Subject: Re: kern/30831
To: None <kern-bug-people@netbsd.org, gnats-admin@netbsd.org,>
From: Antti Kantee <pooka@cs.hut.fi>
List: netbsd-bugs
Date: 04/03/2007 11:20:02
The following reply was made to PR kern/30831; it has been noted by GNATS.

From: Antti Kantee <pooka@cs.hut.fi>
To: Patrick Welche <prlw1@newn.cam.ac.uk>
Cc: gnats-bugs@NetBSD.org
Subject: Re: kern/30831
Date: Tue, 3 Apr 2007 14:16:49 +0300

 On Tue Apr 03 2007 at 12:00:06 +0100, Patrick Welche wrote:
 > On Mon, Apr 02, 2007 at 11:14:42PM +0300, Antti Kantee wrote:
 > >  Patrick: can you get a ps listing out of the kernel?  Anything sleeping
 > >  with the wait channel smb* (probably smbirq, although I'm not familiar
 > >  with the smb code)?
 > 
 > Sadly no:
 > 
 > # ps -M netbsd.1.core
 > ps: can't read pgrp at 0x0: Undefined error: 0
 > 
 > (and my ps/l didn't work because I didn't sync (reboot 0x104))
 
 Maybe try xps from /sys/gdbscripts/xps instead?
 
 > Nice point: "Other file systems get lucky because they don't sleep in reclaim."
 > 
 > I was playing spot-the-difference with ffs I didn't spot one...
 
 When smbfs does vrele() for the parent directory, it might end up in a
 situation where it contacts the server.  There is a definate time window
 between issuing the request to the server and getting the response back.
 During this time the node is in a bad state.
 
 Local file systems don't have this problem because they don't have
 network delay.  I am not sure if they could have disk delay due to this.
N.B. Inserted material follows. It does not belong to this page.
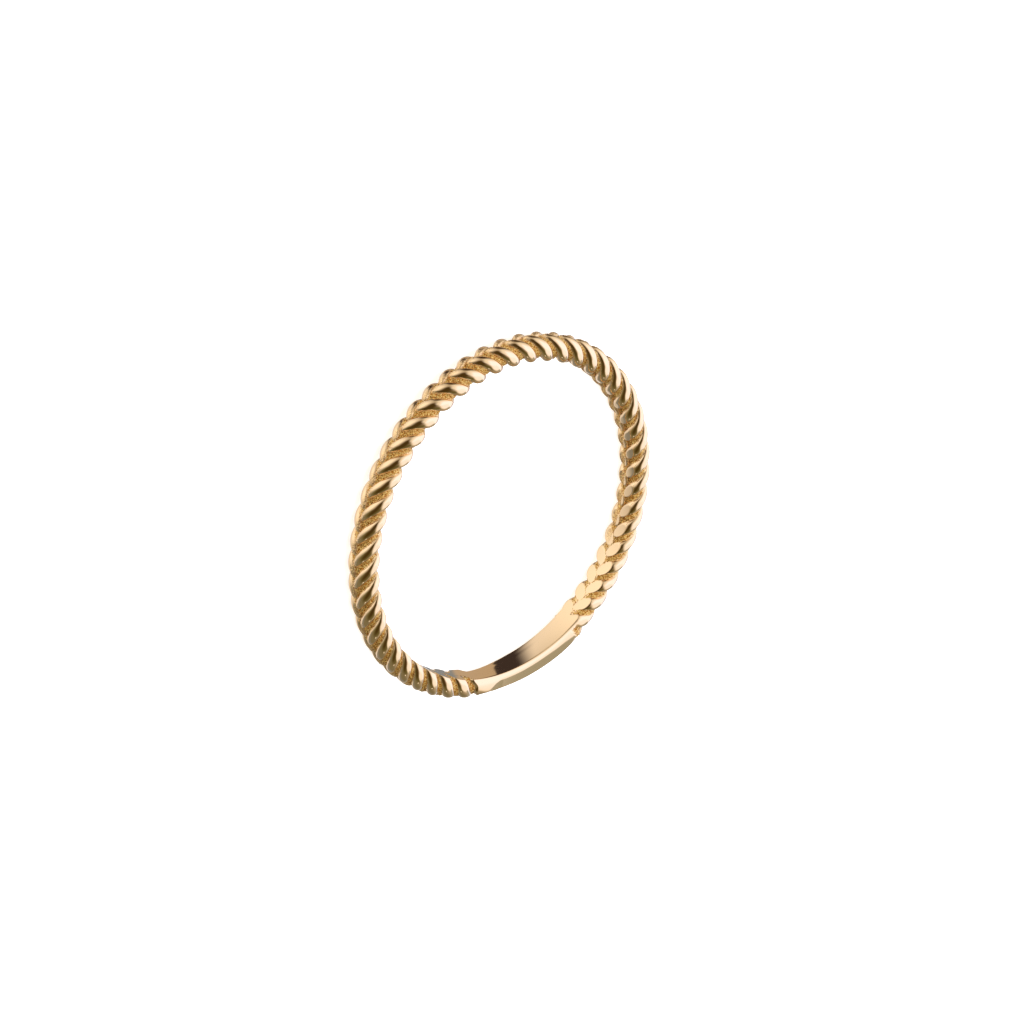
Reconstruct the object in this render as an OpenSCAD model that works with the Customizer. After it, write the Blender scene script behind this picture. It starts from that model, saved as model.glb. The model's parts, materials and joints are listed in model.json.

 But also, they seem to do the reclaim operation in a slightly different
 order and call vrele() earlier.
 
 If the problem is easy to repeat, please try if this patch/hack makes
 it go away:
 
 Index: smbfs_vfsops.c
 ===================================================================
 RCS file: /cvsroot/src/sys/fs/smbfs/smbfs_vfsops.c,v
 retrieving revision 1.63
 diff -u -r1.63 smbfs_vfsops.c
 --- smbfs_vfsops.c      12 Mar 2007 18:18:32 -0000      1.63
 +++ smbfs_vfsops.c      3 Apr 2007 11:15:32 -0000
 @@ -456,7 +456,13 @@
                         goto loop;
                 simple_lock(&vp->v_interlock);
                 nvp = TAILQ_NEXT(vp, v_mntvnodes);
 +
                 np = VTOSMB(vp);
 +               if (np == NULL) {
 +                       simple_unlock(&vp->v_interlock);
 +                       continue;
 +               }
 +
                 if ((vp->v_type == VNON || (np->n_flag & NMODIFIED) == 0) &&
                     LIST_EMPTY(&vp->v_dirtyblkhd) &&
                      vp->v_uobj.uo_npages == 0) {
 
 
 -- 
 Antti Kantee <pooka@iki.fi>                     Of course he runs NetBSD
 http://www.iki.fi/pooka/                          http://www.NetBSD.org/
     "la qualité la plus indispensable du cuisinier est l'exactitude"